Lou Belvestit is a young estate in the Côtes de Thongue and 2022 Lembre, from Syrah, Carignan and Grenache Noir was spicy and youthful, and refreshingly unoaked.   Both the IGP Saint Guilhem-le-Désert came from Domaine Saint-Jean d’Aumières.  I preferred the unoaked 2022 Tria to the partially oaked 2021 Prima, with its elegant fruit and a refreshing finish.  Calmel & Joseph’s Les Terroirs la Fabrique 2021 Côtes de Brian was an unoaked pure Carignan, with red fruit and the fresh finish of Carignan, showing clearly why that once despised grape variety deserves its new reputation.

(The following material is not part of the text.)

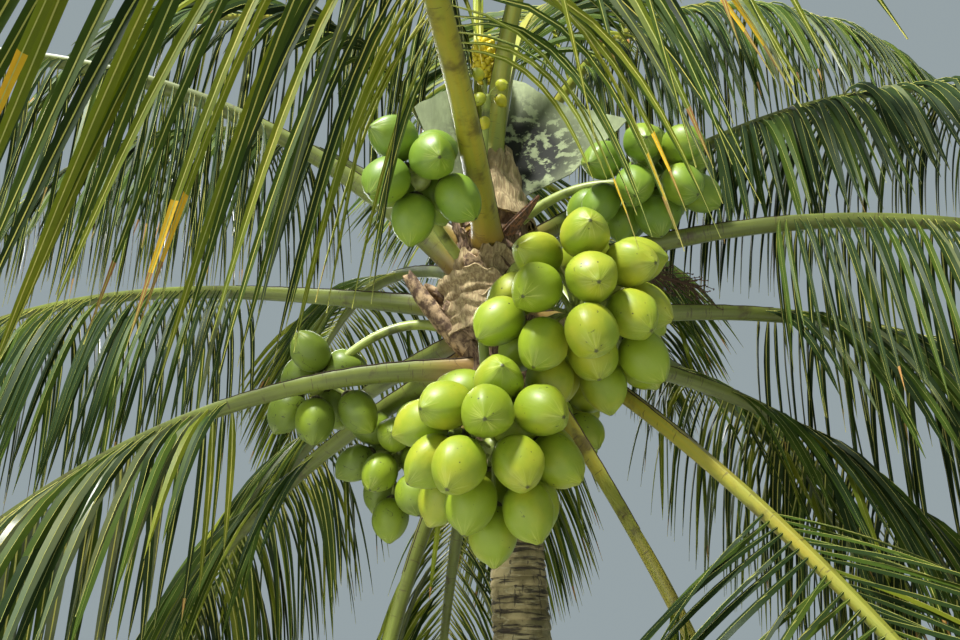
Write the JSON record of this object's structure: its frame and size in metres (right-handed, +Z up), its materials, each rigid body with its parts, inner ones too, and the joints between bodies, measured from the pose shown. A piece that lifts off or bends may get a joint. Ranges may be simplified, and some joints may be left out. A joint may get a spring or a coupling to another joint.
{
  "type": "coconut palm tree",
  "caption": "Coconut palm with a slightly leaning ringed trunk, a full crown of long arching feathery fronds and hanging bunches of green nuts round its heart.",
  "frame": {"origin": "centre of the flat cut under the trunk, at ground level", "axes": "+Z straight up; the fullest bunches of nuts and the nearest frond face -Y; +X to the right seen from there"},
  "size_m": [7.7459, 7.6399, 6.4962],
  "materials": {
    "bark": "rough grey-brown bark with ring scars",
    "leaf": "glossy deep green leaflets with yellow-green midribs",
    "leaf_stalk": "smooth waxy yellow-green with brown flecks",
    "nut": "smooth satin lime-green husk with small dark specks",
    "fibre": "thin woven sheath fibre, whitish to brown",
    "dry_husk": "dry matt brown spathe and flower stalk"
  },
  "bodies": {
    "root": {"trunk": "bark", "spear_leaf": "leaf_stalk", "frond_01_inner": "leaf", "frond_01_outer": "leaf", "frond_02_inner": "leaf", "frond_02_outer": "leaf", "frond_03_inner": "leaf", "frond_03_outer": "leaf", "frond_04_inner": "leaf", "frond_04_outer": "leaf", "frond_05_inner": "leaf", "frond_05_outer": "leaf", "frond_06_inner": "leaf", "frond_06_outer": "leaf", "frond_07": "leaf", "frond_08": "leaf", "frond_09_inner": "leaf", "frond_09_outer": "leaf", "frond_10_inner": "leaf", "frond_10_outer": "leaf", "frond_11_inner": "leaf", "frond_11_outer": "leaf", "frond_12_inner": "leaf", "frond_12_outer": "leaf", "frond_13_inner": "leaf", "frond_13_outer": "leaf", "frond_14": "leaf", "frond_15_inner": "leaf", "frond_15_outer": "leaf", "frond_16_inner": "leaf", "frond_16_outer": "leaf", "frond_17_inner": "leaf", "frond_17_outer": "leaf", "frond_18_inner": "leaf", "frond_18_outer": "leaf", "frond_19_inner": "leaf", "frond_19_outer": "leaf", "frond_20": "leaf", "frond_21": "leaf", "frond_22": "leaf", "frond_23_inner": "leaf", "frond_23_outer": "leaf", "frond_24": "leaf", "frond_25": "leaf", "dry_spathe": "dry_husk", "dry_flower_stalk": "dry_husk", "bunch_young": "nut", "bunch_upper_left": "nut", "bunch_upper_right": "nut", "bunch_front": "nut", "bunch_lower_front": "nut", "bunch_lower_left": "nut", "bunch_left": "nut", "bunch_back": "nut", "sheath_cloth_right": "fibre", "sheath_cloth_left": "fibre"}
  },
  "joints": []
}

In the Roussillon line up, Mas Bécha claimed the lion’s share, with four wines. I particularly liked 2020 Hipgnosis 269, a blend of Vermentino, Grenache Blanc and Macabeo, with satisfying weight and texture and floral notes.  The 2021 vintage was also in the line-up, proving that the wine benefitted from an extra year in bottle.   The two red wines, 2020 Barrique and 2021 Excellence, were both quite solid, intense and ripe.   Domaine des Trois Orris 2018 Euphorie,  a blend of Syrah, Grenache and Carignan, had rounded dry spice balanced with tannin, and some intriguing flavours on the finish.   A 2020 Maury Sec from Mas de la Devèze was supple and ripe, while a Côtes Catalanes from a new estate, le Clos d’Elpis, a pure unoaked Syrah, was appealingly fresh and elegant.  There were two wines from Domaine de la Rectorie, a pair of Collioure, 2021 L’Oriental with fresh elegant fruit, which contrasted with 2021 Col de Perdigué with more concentrated, denser flavours.  And finally Château Nadal Hainaut 3 Sources No added sulphites 2022 Côtes Catalanes made a refreshing finale to the tasting, but was slightly overwhelmed by previous flavours.   


And sadly, there was no a dessert wine in sight, no Muscat,  Rivesaltes, Maury or Banyuls.  Where were they?